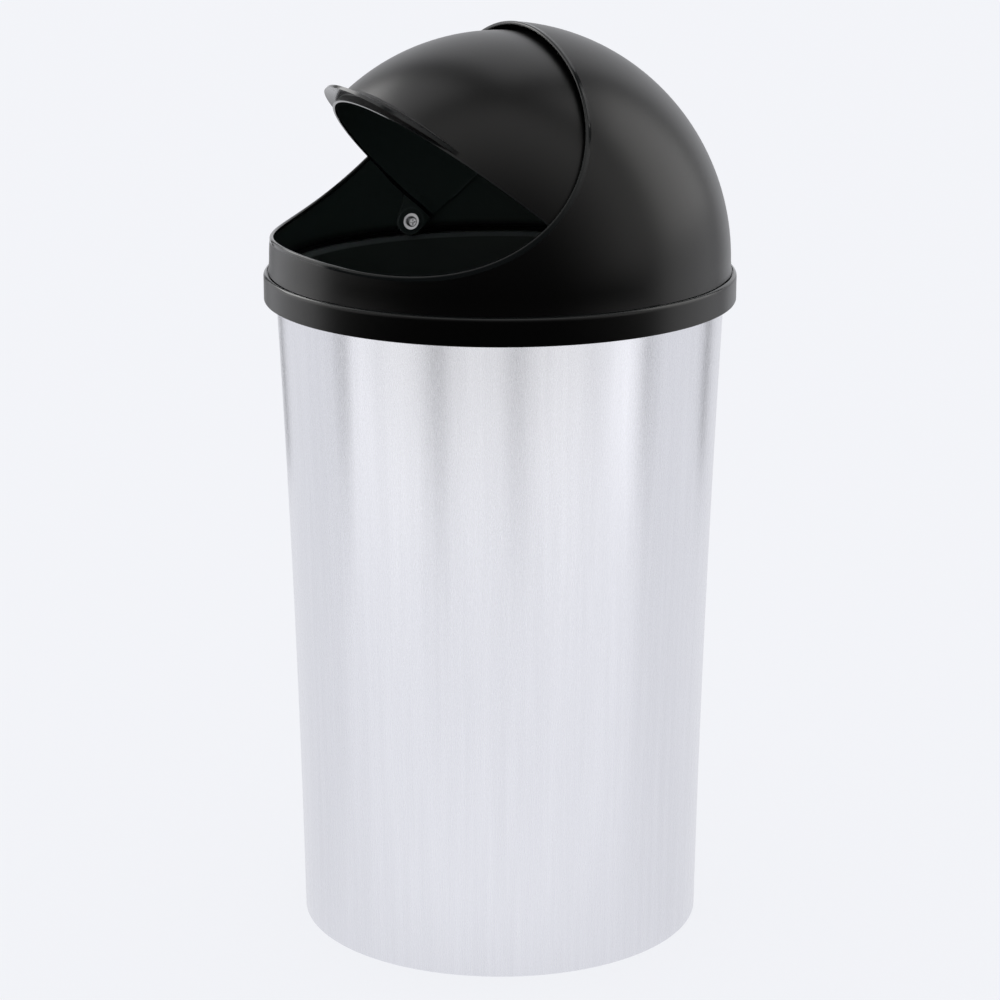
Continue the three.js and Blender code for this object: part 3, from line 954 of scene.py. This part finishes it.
...
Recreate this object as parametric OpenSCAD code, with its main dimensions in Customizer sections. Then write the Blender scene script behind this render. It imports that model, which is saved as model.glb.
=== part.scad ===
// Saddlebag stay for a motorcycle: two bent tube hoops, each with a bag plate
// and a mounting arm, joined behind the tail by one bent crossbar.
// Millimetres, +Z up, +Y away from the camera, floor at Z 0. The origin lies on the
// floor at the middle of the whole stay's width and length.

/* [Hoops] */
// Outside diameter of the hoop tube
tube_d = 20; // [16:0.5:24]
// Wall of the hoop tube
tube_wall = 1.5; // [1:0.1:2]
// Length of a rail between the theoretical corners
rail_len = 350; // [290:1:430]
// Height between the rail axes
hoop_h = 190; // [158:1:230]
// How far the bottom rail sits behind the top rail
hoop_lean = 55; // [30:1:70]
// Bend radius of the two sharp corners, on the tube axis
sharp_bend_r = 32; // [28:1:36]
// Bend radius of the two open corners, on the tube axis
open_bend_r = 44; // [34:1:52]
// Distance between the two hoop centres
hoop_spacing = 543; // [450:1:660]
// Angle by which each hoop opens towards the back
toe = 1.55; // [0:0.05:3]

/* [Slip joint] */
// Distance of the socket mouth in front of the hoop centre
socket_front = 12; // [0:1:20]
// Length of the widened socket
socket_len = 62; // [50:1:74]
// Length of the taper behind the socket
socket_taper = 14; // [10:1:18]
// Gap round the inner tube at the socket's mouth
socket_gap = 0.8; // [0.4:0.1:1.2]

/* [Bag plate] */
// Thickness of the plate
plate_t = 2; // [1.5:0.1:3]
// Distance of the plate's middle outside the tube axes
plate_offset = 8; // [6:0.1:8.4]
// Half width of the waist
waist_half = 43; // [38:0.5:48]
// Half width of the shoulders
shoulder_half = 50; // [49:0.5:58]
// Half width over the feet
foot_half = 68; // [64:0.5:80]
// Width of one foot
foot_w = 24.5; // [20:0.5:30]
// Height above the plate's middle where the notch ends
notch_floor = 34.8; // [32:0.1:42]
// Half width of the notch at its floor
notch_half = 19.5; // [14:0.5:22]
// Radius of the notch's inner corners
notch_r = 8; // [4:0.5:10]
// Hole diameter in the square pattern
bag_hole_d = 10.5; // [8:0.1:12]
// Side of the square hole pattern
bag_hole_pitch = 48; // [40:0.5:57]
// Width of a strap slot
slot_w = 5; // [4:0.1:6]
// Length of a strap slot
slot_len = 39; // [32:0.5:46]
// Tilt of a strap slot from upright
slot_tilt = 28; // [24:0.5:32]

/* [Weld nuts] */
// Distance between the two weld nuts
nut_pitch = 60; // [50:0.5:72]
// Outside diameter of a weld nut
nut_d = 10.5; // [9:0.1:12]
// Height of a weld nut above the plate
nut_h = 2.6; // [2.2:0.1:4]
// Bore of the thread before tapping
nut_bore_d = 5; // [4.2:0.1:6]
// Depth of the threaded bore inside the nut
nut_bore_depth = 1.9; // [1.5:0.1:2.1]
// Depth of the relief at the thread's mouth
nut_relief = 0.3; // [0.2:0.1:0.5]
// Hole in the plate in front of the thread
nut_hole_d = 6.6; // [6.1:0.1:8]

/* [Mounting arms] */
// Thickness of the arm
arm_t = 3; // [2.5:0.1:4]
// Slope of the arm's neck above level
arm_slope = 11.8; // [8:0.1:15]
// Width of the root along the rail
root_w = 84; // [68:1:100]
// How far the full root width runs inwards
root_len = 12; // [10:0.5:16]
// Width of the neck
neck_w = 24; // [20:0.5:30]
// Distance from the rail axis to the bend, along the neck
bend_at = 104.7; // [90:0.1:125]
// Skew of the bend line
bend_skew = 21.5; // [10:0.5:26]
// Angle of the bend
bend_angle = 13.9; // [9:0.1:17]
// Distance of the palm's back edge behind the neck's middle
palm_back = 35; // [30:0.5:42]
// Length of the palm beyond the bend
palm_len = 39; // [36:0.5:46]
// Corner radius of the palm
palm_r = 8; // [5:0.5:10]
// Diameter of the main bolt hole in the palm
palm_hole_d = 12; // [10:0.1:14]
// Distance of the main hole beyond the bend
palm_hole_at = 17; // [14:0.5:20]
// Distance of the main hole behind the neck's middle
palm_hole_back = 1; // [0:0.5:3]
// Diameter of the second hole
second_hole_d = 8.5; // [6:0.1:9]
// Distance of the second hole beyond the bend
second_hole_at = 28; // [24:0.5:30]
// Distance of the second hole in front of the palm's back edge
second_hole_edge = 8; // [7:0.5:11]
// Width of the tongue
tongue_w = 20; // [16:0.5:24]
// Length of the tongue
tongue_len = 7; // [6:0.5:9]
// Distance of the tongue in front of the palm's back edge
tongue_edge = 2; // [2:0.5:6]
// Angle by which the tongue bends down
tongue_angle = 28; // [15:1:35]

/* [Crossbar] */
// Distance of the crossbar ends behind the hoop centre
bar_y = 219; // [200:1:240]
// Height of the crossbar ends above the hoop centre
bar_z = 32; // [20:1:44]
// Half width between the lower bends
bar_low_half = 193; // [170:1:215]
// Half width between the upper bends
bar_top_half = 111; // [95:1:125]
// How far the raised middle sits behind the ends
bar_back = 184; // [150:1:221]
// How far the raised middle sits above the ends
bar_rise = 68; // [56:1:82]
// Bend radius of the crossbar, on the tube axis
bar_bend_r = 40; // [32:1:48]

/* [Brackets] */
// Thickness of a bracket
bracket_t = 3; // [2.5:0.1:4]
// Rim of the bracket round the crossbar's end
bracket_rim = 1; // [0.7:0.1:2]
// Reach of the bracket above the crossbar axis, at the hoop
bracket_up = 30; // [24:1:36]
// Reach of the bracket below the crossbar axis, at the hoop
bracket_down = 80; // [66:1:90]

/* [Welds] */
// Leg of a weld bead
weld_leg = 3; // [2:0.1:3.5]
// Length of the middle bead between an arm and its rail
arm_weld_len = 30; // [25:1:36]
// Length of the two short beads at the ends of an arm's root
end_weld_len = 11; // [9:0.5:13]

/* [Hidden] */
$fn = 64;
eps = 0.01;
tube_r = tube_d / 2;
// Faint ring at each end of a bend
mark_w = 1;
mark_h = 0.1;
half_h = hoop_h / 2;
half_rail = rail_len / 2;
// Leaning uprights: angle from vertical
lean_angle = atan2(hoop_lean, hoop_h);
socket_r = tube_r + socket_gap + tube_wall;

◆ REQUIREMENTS
Identify which lines contain the word "code" and copy each one.

◆ ANSWER IN FULL
Continue the three.js and Blender code for this object: part 3, from line 954 of scene.py. This part finishes it.
Recreate this object as parametric OpenSCAD code, with its main dimensions in Customizer sections. Then write the Blender scene script behind this render. It imports that model, which is saved as model.glb.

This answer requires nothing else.